Work to do – Nothing but the lines from the one containing "box = node.Shape.BoundBox" down to the one containing "from typing import Any", both included, should be echoed, and each exactly as it stands.

═══

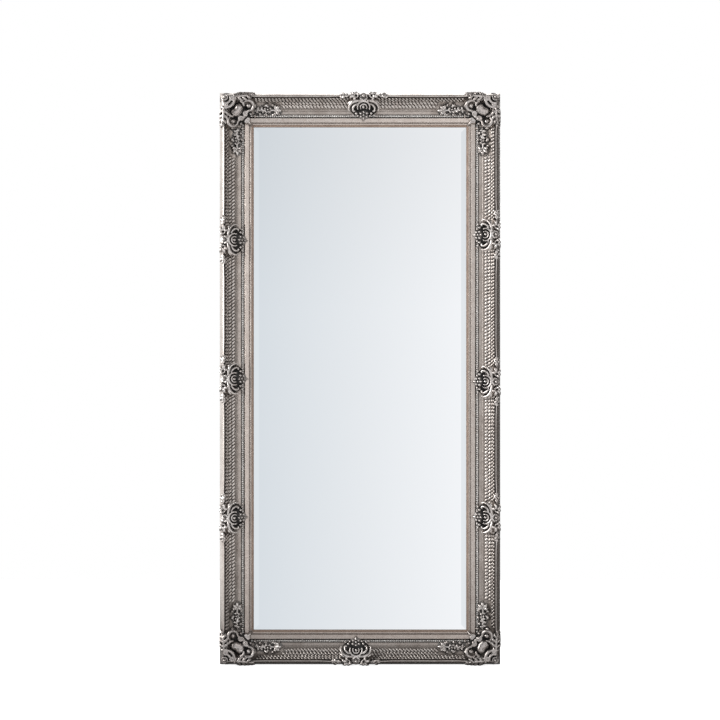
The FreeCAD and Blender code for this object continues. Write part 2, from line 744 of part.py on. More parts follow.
def spray_members(turned):
    """The forms of a spray, in the corner frame, lying along X in the cove or turned to lie along Y."""
    line = "Sizes.spray_inset"
    lie = f"{D_COVE_FOOT} + Sizes.spray_rise"
    end = "Sizes.spray_start + Sizes.spray_length"
    flower_at = "Sizes.spray_start + Sizes.spray_length / 2"
    members = [
        spike(turned(("Sizes.spray_start", line, lie)), turned((end, line, lie)),
              "Sizes.spray_stem_radius", "Sizes.spray_stem_radius / 2"),
        ball(turned((end, line, lie)), "Sizes.spray_heart_radius"),
    ]
    for at in ("Sizes.spray_start", flower_at):
        petals = (at, line, f"{lie} + Sizes.spray_petal_rise")
        heart = (at, line, f"{lie} + Sizes.spray_heart_rise")
        members.append(ring(turned(petals), "Sizes.spray_flower_radius",
                            "Sizes.spray_petal_radius"))
        members.append(ball(turned(heart), "Sizes.spray_heart_radius"))
    run = "Sizes.spray_leaf_length * cos(Sizes.spray_leaf_angle * 1deg)"
    reach = "Sizes.spray_leaf_length * sin(Sizes.spray_leaf_angle * 1deg)"
    for share in SPRAY_LEAF_SHARES:
        root_u = f"Sizes.spray_start + {share} * Sizes.spray_length"
        for sign, rise in (("-", "Sizes.spray_leaf_rise"), ("+", "0 * Sizes.spray_leaf_rise")):
            tip = (f"{root_u} + {run}", f"{line} {sign} {reach}", f"{lie} + {rise}")
            members.append(spike(turned((root_u, line, lie)), turned(tip),
                                 "Sizes.spray_leaf_radius", "Sizes.leaf_tip_radius"))
    return members


def carve(name, members, x_low, x_high, y_high, bed, bed_placement):
    """Join an ornament's forms, keep them within its envelope and seat them on the mouldings.

    The envelope is flat on the frame's outer edge, so that the ornaments on the bottom rail stand
    on the floor with it, and starts above the pilot holes. The bed is the mouldings under the
    ornament, moved into its frame.
    """
    joined = DOCUMENT.addObject("Part::MultiFuse", f"{name}_joined")
    joined.Shapes = members
    envelope = DOCUMENT.addObject("Part::Box", f"{name}_envelope")
    bind(envelope, Length=f"({x_high}) - ({x_low})", Width=y_high,
         Height=f"Sizes.relief_height - ({D_BAND})")
    place(envelope, Rotation(), x_low, "0 * Sizes.frame_width", D_BAND)
    trimmed = DOCUMENT.addObject("Part::Common", f"{name}_trimmed")
    trimmed.Base = joined
    trimmed.Tool = envelope
    seat = group(f"{name}_bed", bed)
    seat.Placement = bed_placement
    carved = DOCUMENT.addObject("Part::Cut", f"{name}_carved")
    carved.Base = trimmed
    carved.Tool = seat
    DOCUMENT.recompute()
    return carved


def make_ornaments(rails, slips):
    """The cast ornaments: one shape for all cartouches, one for the corners, one for sprays."""
    corner_turn, corner_x, corner_z, _, _ = CORNERS["bottom_left"]
    corner_frame = Placement(Vector(value(corner_x), value(BACK_Y), value(corner_z)),
                             upright(corner_turn))
    cartouche_at = along_side("bottom", CARTOUCHES["bottom"]["cartouche_bottom"], "0", "0")
    cartouche_frame = Placement(Vector(*[value(axis) for axis in cartouche_at]), upright(0))
    straight_bed = [rails["bottom"], slips["bottom"]]
    corner_bed = straight_bed + [rails["left"], slips["left"]]
    wide = f"Sizes.leaf_tip_offset + {ENVELOPE_SPARE}"
    cartouche = carve("cartouche", cartouche_members(), f"-({wide})", wide, W_SIGHT,
                      straight_bed, cartouche_frame.inverse())
    broad = f"Sizes.corner_leaf_length + {ENVELOPE_SPARE}"
    corner = carve("corner", corner_members(), "0 * Sizes.frame_width", broad, broad,
                   corner_bed, corner_frame.inverse())
    spray_end = f"Sizes.spray_start + Sizes.spray_length + {ENVELOPE_SPARE}"
    corner_edge = "0 * Sizes.frame_width"
    spray = carve("spray", spray_members(kept), corner_edge, spray_end, W_SIGHT, straight_bed,
                  corner_frame.inverse())
    spray_turned = carve("spray_turned", spray_members(swapped), corner_edge, W_SIGHT, spray_end,
                         [rails["left"], slips["left"]], corner_frame.inverse())
    nodes = []
    for side, stations in CARTOUCHES.items():
        for name, u in stations.items():
            nodes.append(copy_of(name, cartouche, upright(SIDES[side][0]),
                                 *along_side(side, u, "0 * Sizes.frame_width",
                                             "0 * Sizes.frame_width")))
    for corner_name, (turn, x, z, first_side, second_side) in CORNERS.items():
        nodes.append(copy_of(f"corner_{corner_name}", corner, upright(turn), x, BACK_Y, z))
        nodes.append(copy_of(f"spray_{corner_name}_on_{first_side}", spray, upright(turn), x,
                             BACK_Y, z))
        nodes.append(copy_of(f"spray_{corner_name}_on_{second_side}", spray_turned,
                             upright(turn), x, BACK_Y, z))
    return nodes


# --- back fittings -----------------------------------------------------------------------------

def make_screw():
    """A slotted pan-head screw on its axis Z, the underside of its head at Z = 0."""
    body = new_body("Screw")
    sketch = new_sketch(body, "YZ_Plane")
    axis = "0 * Sizes.screw_radius"
    draw_outline(sketch, [
        (axis, "-Sizes.screw_head_height"),
        ("Sizes.screw_crown_radius", "-Sizes.screw_head_height"),
        ("Sizes.screw_head_radius", "-Sizes.screw_rim_height"),
        ("Sizes.screw_head_radius", axis),
        ("Sizes.screw_radius", axis),
        ("Sizes.screw_radius", "Sizes.screw_length - Sizes.screw_point_length"),
        (axis, "Sizes.screw_length"),
    ])
    turned = body.newObject("PartDesign::Revolution", "Turned")
    turned.Profile = sketch
    turned.ReferenceAxis = (sketch, ["V_Axis"])
    turned.Angle = 360
    DOCUMENT.recompute()
    slot = new_sketch(body, "XY_Plane", "-Sizes.screw_head_height")
    half_width = "Sizes.screw_slot_width / 2"
    half_length = f"Sizes.screw_head_radius + {CUT_MARGIN}"
    draw_outline(slot, rectangle(f"-({half_length})", f"-{half_width}", half_length, half_width))
    pocket(body, slot, "Sizes.screw_slot_depth")
    return body


def make_brace():
    """A flat steel angle over a mitre, in the corner frame, under the rails' backs."""
    body = new_body("Brace")
    sketch = new_sketch(body, "XY_Plane")
    low = "Sizes.brace_inset"
    high = f"{low} + Sizes.brace_arm_length"
    inner = f"{low} + Sizes.brace_arm_width"
    draw_outline(sketch, [
        (low, low), (high, low), (high, inner), (inner, inner), (inner, high), (low, high),
    ])
    pad(body, sketch, "Sizes.brace_thickness", along_normal=False)
    holes = new_sketch(body, "XY_Plane")
    for along in BRACE_SCREWS:
        for x, y in ((along, BRACE_LINE), (BRACE_LINE, along)):
            draw_circle(holes, x, y, "Sizes.screw_radius + Sizes.screw_hole_play")
    pocket(body, holes, along_normal=False)
    return body


def in_corner(corner, u, v, d):
    """Expressions for the place of a point that is given in a corner frame."""
    _, x, z, _, _ = CORNERS[corner]
    y = f"{BACK_Y} - ({d})"
    return {
        "bottom_left": (f"{x} + ({u})", y, f"{z} + ({v})"),
        "top_left": (f"{x} + ({v})", y, f"{z} - ({u})"),
        "top_right": (f"{x} - ({u})", y, f"{z} - ({v})"),
        "bottom_right": (f"{x} - ({v})", y, f"{z} + ({u})"),
    }[corner]


def make_strap():
    """A strap hanger on its hinge axis X, its tongue hanging down against the rail."""
    body = new_body("Strap")
    back = "-Sizes.eye_stand"
    tongue = new_sketch(body, "XZ_Plane", f"-({back})")
    half = "Sizes.strap_width / 2"
    round_start = "-Sizes.strap_length + Sizes.strap_end_bow"
    level = "0 * Sizes.strap_length"
    draw_outline(tongue, [
        (half, level), (f"-{half}", level), (f"-{half}", round_start, "-Sizes.strap_end_bow"),
        (half, round_start),
    ])
    pad(body, tongue, "Sizes.strap_thickness", along_normal=False)
    screw_hole = new_sketch(body, "XZ_Plane", f"-({back})")
    draw_circle(screw_hole, level, "-Sizes.strap_screw_drop",
                "Sizes.screw_radius + Sizes.screw_hole_play")
    pocket(body, screw_hole, along_normal=False)
    eye = new_sketch(body, "YZ_Plane")
    draw_circle(eye, level, level, "Sizes.ring_wire_radius + Sizes.ring_play + Sizes.eye_wall")
    pad(body, eye, "Sizes.strap_width", symmetric=True)
    bore = new_sketch(body, "YZ_Plane", f"-({half}) - {CUT_MARGIN}")
    draw_circle(bore, level, level, "Sizes.ring_wire_radius + Sizes.ring_play")
    pocket(body, bore)
    return body


def make_ring():
    """A D-ring hanging from its hinge axis X: a straight bar, two legs and a half-round bow."""
    bend = "Sizes.ring_bend_radius"
    wire = "Sizes.ring_wire_radius"
    level = "0 * Sizes.frame_width"
    bow = DOCUMENT.addObject("Part::Torus", "Bow")
    bow.Angle3 = 180
    bind(bow, Radius1=bend, Radius2=wire)
    place(bow, Rotation(Vector(1, 0, 0), -90), level, level, "-Sizes.ring_leg")
    bar = DOCUMENT.addObject("Part::Cylinder", "Bar")
    bind(bar, Radius=wire, Height=f"2 * {bend}")
    place(bar, Rotation(Vector(0, 1, 0), 90), f"-{bend}", level, level)
    members = [bow, bar]
    for x in (bend, f"-{bend}"):
        members.append(post((x, level, "-Sizes.ring_leg"), wire, "Sizes.ring_leg"))
        members.append(ball((x, level, level), wire))
    joined = DOCUMENT.addObject("Part::MultiFuse", "Ring_joined")
    joined.Shapes = members
    return joined


def make_fittings():
    """Corner braces, strap hangers with D-rings, their screws, and the felt pads."""
    screw = make_screw()
    brace = make_brace()
    strap = make_strap()
    hanging_ring = make_ring()
    nodes, brace_screws, hanger_screws, bumpers = [], [], [], []
    for corner, (turn, x, z, _, _) in CORNERS.items():
        nodes.append(copy_of(f"brace_{corner}", brace, upright(turn), x, BACK_Y, z))
        for along in BRACE_SCREWS:
            for u, v in ((along, BRACE_LINE), (BRACE_LINE, along)):
                at = in_corner(corner, u, v, "-Sizes.brace_thickness")
                brace_screws.append(copy_of("BraceScrew", screw, upright(turn), *at))
        pad_disc = DOCUMENT.addObject("Part::Cylinder", "FeltPad")
        bind(pad_disc, Radius="Sizes.bumper_radius", Height="Sizes.bumper_thickness")
        place(pad_disc, upright(turn), *in_corner(
            corner, "Sizes.bumper_inset", "Sizes.bumper_inset", "-Sizes.bumper_thickness"))
        bumpers.append(pad_disc)
    for side, sign in (("left", ""), ("right", "-")):
        x = f"{sign}(-Sizes.frame_width / 2 + Sizes.hanger_inset)"
        pivot = (x, f"{BACK_Y} + Sizes.eye_stand", "Sizes.hanger_height")
        nodes.append(copy_of(f"strap_{side}", strap, Rotation(), *pivot))
        nodes.append(copy_of(f"d_ring_{side}", hanging_ring, Rotation(), *pivot))
        screw_at = (x, f"{BACK_Y} + Sizes.strap_thickness",
                    "Sizes.hanger_height - Sizes.strap_screw_drop")
        hanger_screws.append(copy_of("HangerScrew", screw, upright(0), *screw_at))
    nodes.append(group("brace_screws", brace_screws))
    nodes.append(group("hanger_screws", hanger_screws))
    nodes.append(group("wall_bumpers", bumpers))
    return nodes


# --- the whole mirror --------------------------------------------------------------------------

GROUP_COUNTS = {"glazing_blades": 16, "brace_screws": 16, "hanger_screws": 2, "wall_bumpers": 4}


def check_document():
    """Stop if any object of the document failed to compute."""
    for thing in DOCUMENT.Objects:
        if "Invalid" in thing.State or "Error" in thing.State:
            raise RuntimeError(f"{thing.Label}: {thing.State}")


def check_node(node):
    """Stop if a sub-part's shape is missing, broken or not in as many pieces as it should be."""
    shape = node.Shape
    if shape.isNull() or not shape.isValid():
        raise RuntimeError(f"{node.Label}: shape is null or not valid")
    wanted = GROUP_COUNTS.get(node.Label, 1)
    if len(shape.Solids) != wanted:
        raise RuntimeError(f"{node.Label}: {len(shape.Solids)} solids, not {wanted}")


def main():
    """Build every sub-part, check it and write its file."""
    rails = {side: make_rail(side) for side in SIDES}
    slips = {side: make_slip(side) for side in SIDES}
    nodes = list(rails.values()) + list(slips.values())
    nodes.append(make_glass())
    nodes.append(make_pane("backing_board", "Sizes.board_clearance", BOARD_BACK,
                           "Sizes.board_thickness"))
    nodes.append(make_blades())
    nodes += make_ornaments(rails, slips)
    nodes += make_fittings()
    DOCUMENT.recompute()
    check_document()
    for node in nodes:
        check_node(node)
    os.makedirs("parts", exist_ok=True)
    for node in nodes:
        node.Shape.exportStep(os.path.join("parts", f"{node.Label}.step"))
        box = node.Shape.BoundBox
        print(f"{node.Label}: {len(node.Shape.Solids)} solid(s), {node.Shape.Volume:.0f} mm3,"
              f" x {box.XMin:.1f}..{box.XMax:.1f}, y {box.YMin:.1f}..{box.YMax:.1f},"
              f" z {box.ZMin:.1f}..{box.ZMax:.1f}")
    print(f"{len(nodes)} sub-parts")


main()
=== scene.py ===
"""Leaning floor mirror: its swept, silvered frame, cast ornaments and bevelled glass.

Each side of the frame is dressed in its own rail frame, in millimetres: u along the rail from its
middle, w inwards from the frame's outer edge and d outwards from the rail's back. A corner frame
has its u and w along the two outer edges that meet there. Pieces are placed in metres, +Z up.
"""
import logging
import math
from collections.abc import Callable, Iterable, Sequence
from dataclasses import dataclass, field
from enum import Enum, IntEnum
from typing import Any

import bpy
import numpy as np
from mathutils import Matrix, Vector


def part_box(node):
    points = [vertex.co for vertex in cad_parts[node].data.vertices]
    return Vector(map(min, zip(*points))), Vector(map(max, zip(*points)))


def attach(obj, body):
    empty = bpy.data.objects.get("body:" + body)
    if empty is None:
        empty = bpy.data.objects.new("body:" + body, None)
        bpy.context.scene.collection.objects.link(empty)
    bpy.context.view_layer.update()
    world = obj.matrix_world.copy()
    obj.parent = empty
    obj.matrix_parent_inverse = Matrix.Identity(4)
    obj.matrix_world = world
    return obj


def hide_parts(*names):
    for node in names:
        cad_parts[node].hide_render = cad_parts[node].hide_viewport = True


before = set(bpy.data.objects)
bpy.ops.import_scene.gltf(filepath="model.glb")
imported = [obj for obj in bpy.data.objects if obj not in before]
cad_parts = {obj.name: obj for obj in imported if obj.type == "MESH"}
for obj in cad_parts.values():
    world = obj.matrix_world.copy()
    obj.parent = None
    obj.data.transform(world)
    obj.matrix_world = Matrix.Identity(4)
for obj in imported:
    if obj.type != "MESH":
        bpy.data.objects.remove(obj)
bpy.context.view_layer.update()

LOG = logging.getLogger("floor_mirror")
MM = 0.001
Point = tuple[float, ...]
Fold = Callable[[float, float], tuple[float, float]]


class Skin(IntEnum):
    """What a face of a moulding is dressed in: the number of its material slot."""

    LEAF = 0
    BARE = 1
    WASHED = 2
    # A dark line of painted shade under the crown's step, over its wash.
    LINE = 3


LEAF, BARE, WASHED, LINE = Skin


# --- the plan of the frame ---------------------------------------------------------------------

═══

Result –
        box = node.Shape.BoundBox
        print(f"{node.Label}: {len(node.Shape.Solids)} solid(s), {node.Shape.Volume:.0f} mm3,"
              f" x {box.XMin:.1f}..{box.XMax:.1f}, y {box.YMin:.1f}..{box.YMax:.1f},"
              f" z {box.ZMin:.1f}..{box.ZMax:.1f}")
    print(f"{len(nodes)} sub-parts")


main()
=== scene.py ===
"""Leaning floor mirror: its swept, silvered frame, cast ornaments and bevelled glass.

Each side of the frame is dressed in its own rail frame, in millimetres: u along the rail from its
middle, w inwards from the frame's outer edge and d outwards from the rail's back. A corner frame
has its u and w along the two outer edges that meet there. Pieces are placed in metres, +Z up.
"""
import logging
import math
from collections.abc import Callable, Iterable, Sequence
from dataclasses import dataclass, field
from enum import Enum, IntEnum
from typing import Any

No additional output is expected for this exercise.